▶ **Data segment**:
_ _ _
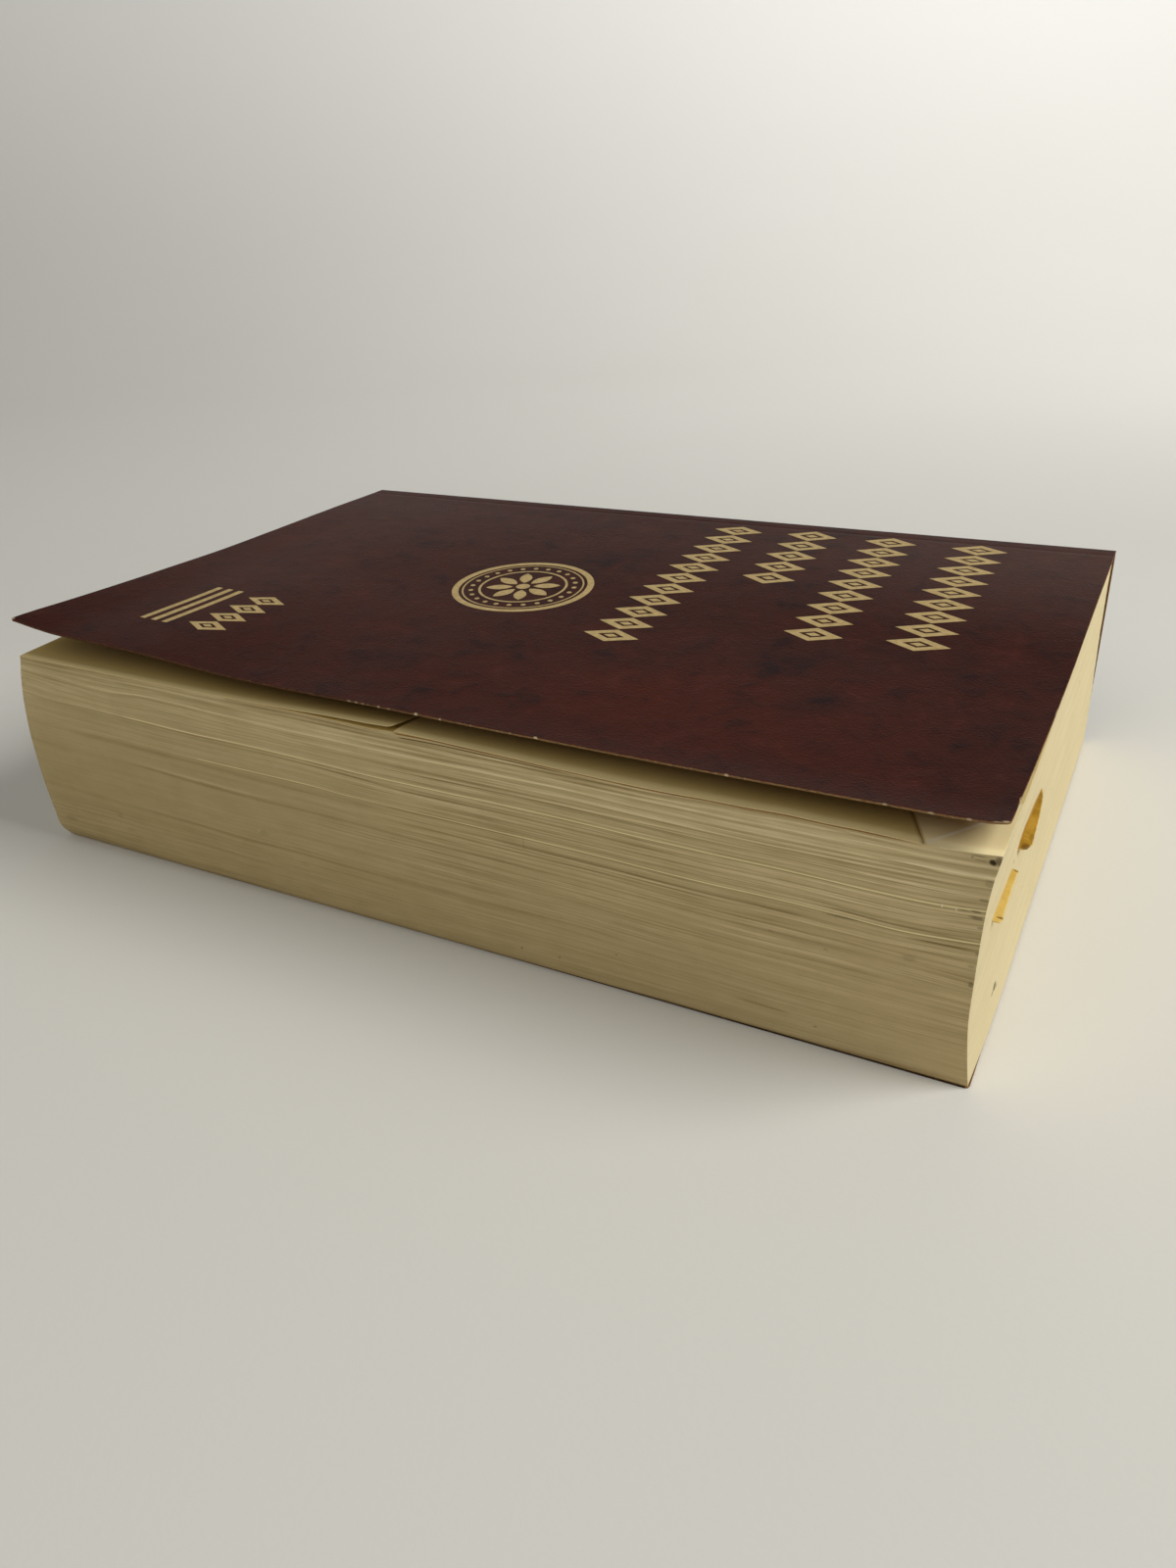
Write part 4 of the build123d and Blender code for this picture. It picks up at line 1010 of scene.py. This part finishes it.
zo = front_outer(cx, yy)
outer = np.stack([cx, yy, zo], -1)
under = outer - [0, 0, CARD]
rim_d = np.minimum(np.minimum(yy - 0.0, stop[:, None] - cx), cx - start[:, None])
rim_d = np.minimum(np.maximum(rim_d, 0), 5.0)
# the leather layer turns down a hair at the cut
edge_round = 0.06 * np.exp(-(rim_d / 0.07))
outer[..., 2] -= edge_round
red = patches(RED, cx, yy)
blot = patches(BLOT, cx, yy)

front = Builder("red", "blot", "rim")
front.grid(outer, 0, red=red, blot=blot, rim=rim_d)
front.grid(under, 2)


def thickness(builder, upper, lower, kind, seed, ragged):
    """Cut edge of the card between matching rows, slightly ragged: rows of points across the thickness."""
    steps = []
    for k, f in enumerate((0.0, 0.25, 0.5, 0.75, 1.0)):
        p = upper * (1 - f) + lower * f
        if 0 < f < 1:
            n = value_noise(np.arange(len(p)) / 1.3, 3.0 * k, seed)
            p = p + ragged[None, :] * (0.045 * n[:, None] + 0.01)
        steps.append(p)
    builder.grid(np.stack(steps), kind, rim=0.0)


thickness(front, outer[0], under[0], 1, 87, np.array([0, 1.0, 0]))
thickness(front, outer[:, 0], under[:, 0], 1, 88, np.array([1.0, 0, 0]))
thickness(front, outer[:, -1], under[:, -1], 1, 89, np.array([-1.0, 0, 0]))


def fold_round(x, axis_z, radius, a_from, a_to, steps=10):
    """Arc of points about a fold axis, [step][x]; angles from +Y towards +Z, in degrees."""
    out = []
    for a in np.radians(np.linspace(a_from, a_to, steps + 1)):
        out.append(np.stack([x, FOLD_Y + radius * math.cos(a) + 0 * x, axis_z + radius * math.sin(a)], -1))
    return np.stack(out)


end_x = cx[-1]
arc = fold_round(end_x, fold_height(end_x), FOLD_R, 90, -90)
arc[0], arc[-1] = outer[-1], under[-1]
front.grid(arc, 0, rim=3.0, blot=0.1)
for side in (0, -1):
    front.polygon(np.concatenate([arc[:, side], [(arc[0, side] + arc[-1, side]) / 2]])[:-1], 1)


# ----- plain printed shapes in place of print: thin raised gold ---------------------------
def on_cover(points, lift):
    p = np.asarray(points, float)
    return np.stack([p[:, 0], p[:, 1], front_outer(p[:, 0], p[:, 1]) + lift], -1)


HIGH, LOW = 0.035, -0.05


def refine(points, most=1.6):
    """Closed outline with its long sides divided."""
    out = []
    for a, b in zip(points, np.roll(points, -1, 0)):
        n = max(1, int(math.ceil(np.linalg.norm(b - a) / most)))
        out.extend(a + (b - a) * k / n for k in range(n))
    return np.array(out)


def band(builder, outer_line, inner_line):
    """Raised closed band between two matching outlines."""
    a, b = np.vstack([outer_line, outer_line[:1]]), np.vstack([inner_line, inner_line[:1]])
    builder.grid(np.stack([on_cover(a, LOW), on_cover(a, HIGH), on_cover(b, HIGH), on_cover(b, LOW), on_cover(a, LOW)]), 3)


def solid(builder, outline):
    """Raised solid shape: convex outline shrunk to its middle."""
    mid = outline.mean(0)
    rows = [outline, outline * 0.5 + mid * 0.5, outline * 0.001 + mid * 0.999]
    rows = [np.vstack([r, r[:1]]) for r in rows]
    low = [on_cover(r, LOW) for r in rows]
    high = [on_cover(r, HIGH) for r in rows]
    builder.grid(np.stack(low[::-1] + high), 3)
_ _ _
▶ **Exercise prompt**: Return exactly the lines that run from the top of the listing above to the line containing "np.array([-1.0, 0, 0]))", please, keeping both end lines and leaving out everything else.

▶ **Full output**:
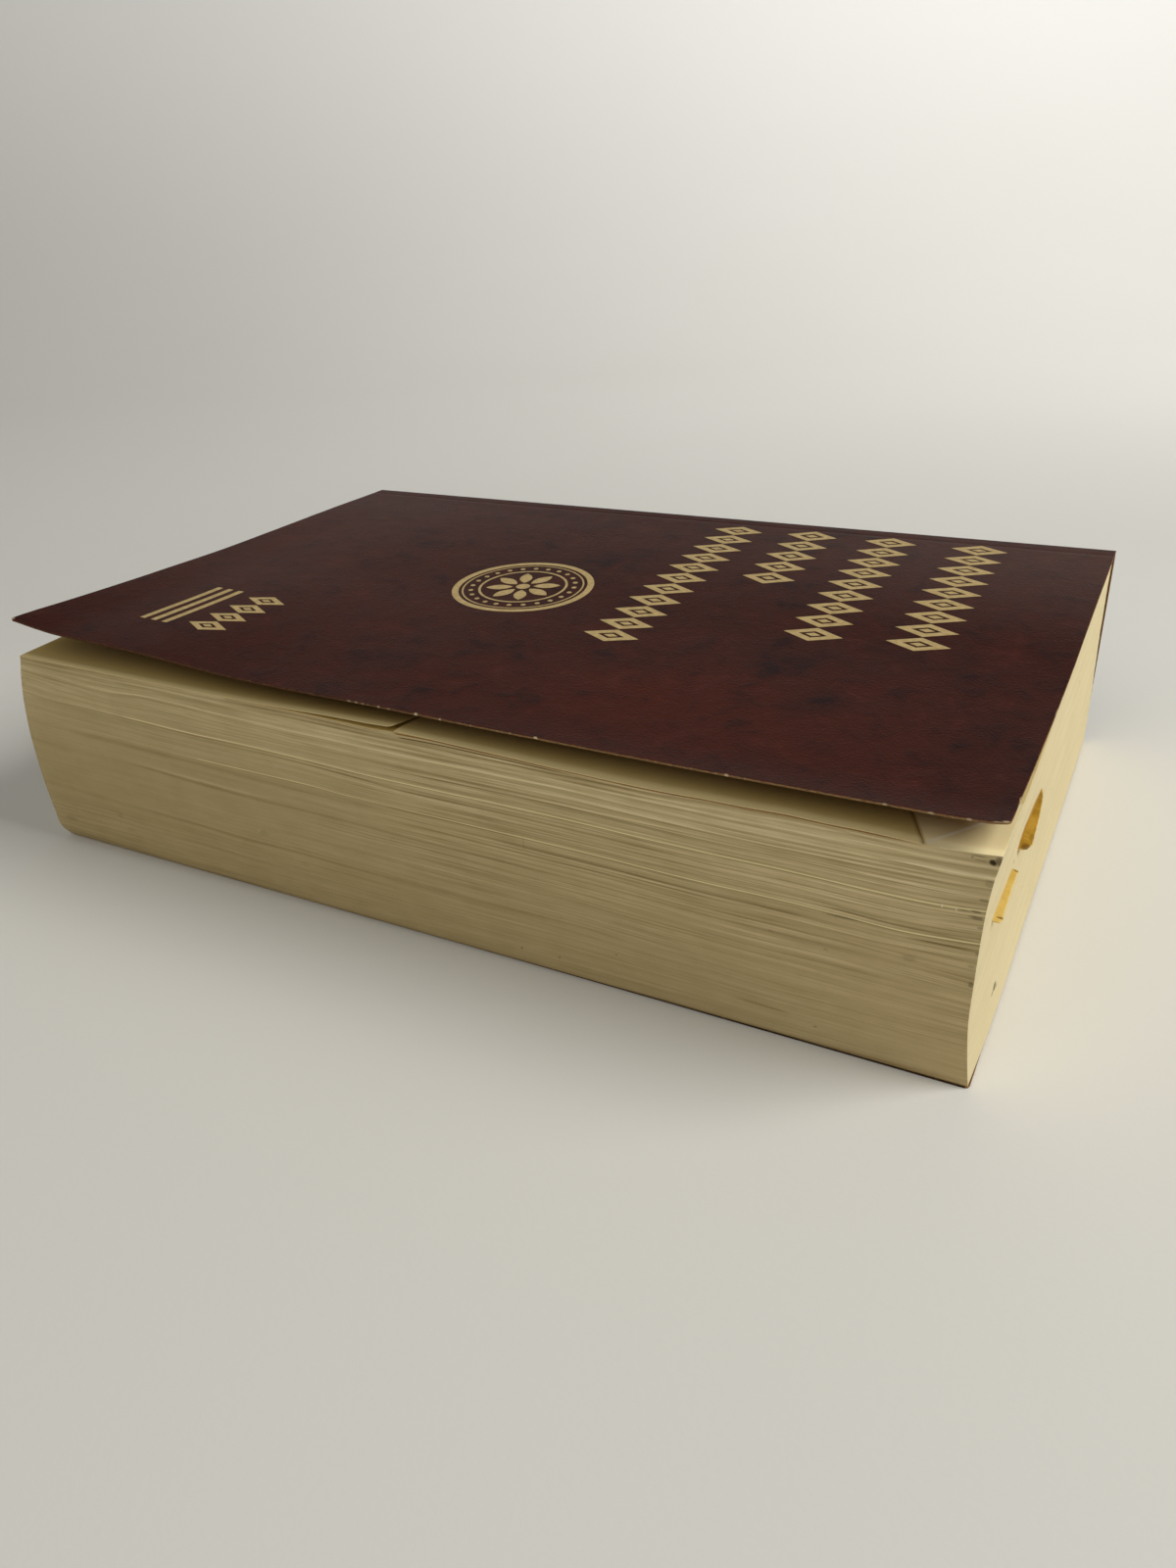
Write part 4 of the build123d and Blender code for this picture. It picks up at line 1010 of scene.py. This part finishes it.
zo = front_outer(cx, yy)
outer = np.stack([cx, yy, zo], -1)
under = outer - [0, 0, CARD]
rim_d = np.minimum(np.minimum(yy - 0.0, stop[:, None] - cx), cx - start[:, None])
rim_d = np.minimum(np.maximum(rim_d, 0), 5.0)
# the leather layer turns down a hair at the cut
edge_round = 0.06 * np.exp(-(rim_d / 0.07))
outer[..., 2] -= edge_round
red = patches(RED, cx, yy)
blot = patches(BLOT, cx, yy)

front = Builder("red", "blot", "rim")
front.grid(outer, 0, red=red, blot=blot, rim=rim_d)
front.grid(under, 2)


def thickness(builder, upper, lower, kind, seed, ragged):
    """Cut edge of the card between matching rows, slightly ragged: rows of points across the thickness."""
    steps = []
    for k, f in enumerate((0.0, 0.25, 0.5, 0.75, 1.0)):
        p = upper * (1 - f) + lower * f
        if 0 < f < 1:
            n = value_noise(np.arange(len(p)) / 1.3, 3.0 * k, seed)
            p = p + ragged[None, :] * (0.045 * n[:, None] + 0.01)
        steps.append(p)
    builder.grid(np.stack(steps), kind, rim=0.0)


thickness(front, outer[0], under[0], 1, 87, np.array([0, 1.0, 0]))
thickness(front, outer[:, 0], under[:, 0], 1, 88, np.array([1.0, 0, 0]))
thickness(front, outer[:, -1], under[:, -1], 1, 89, np.array([-1.0, 0, 0]))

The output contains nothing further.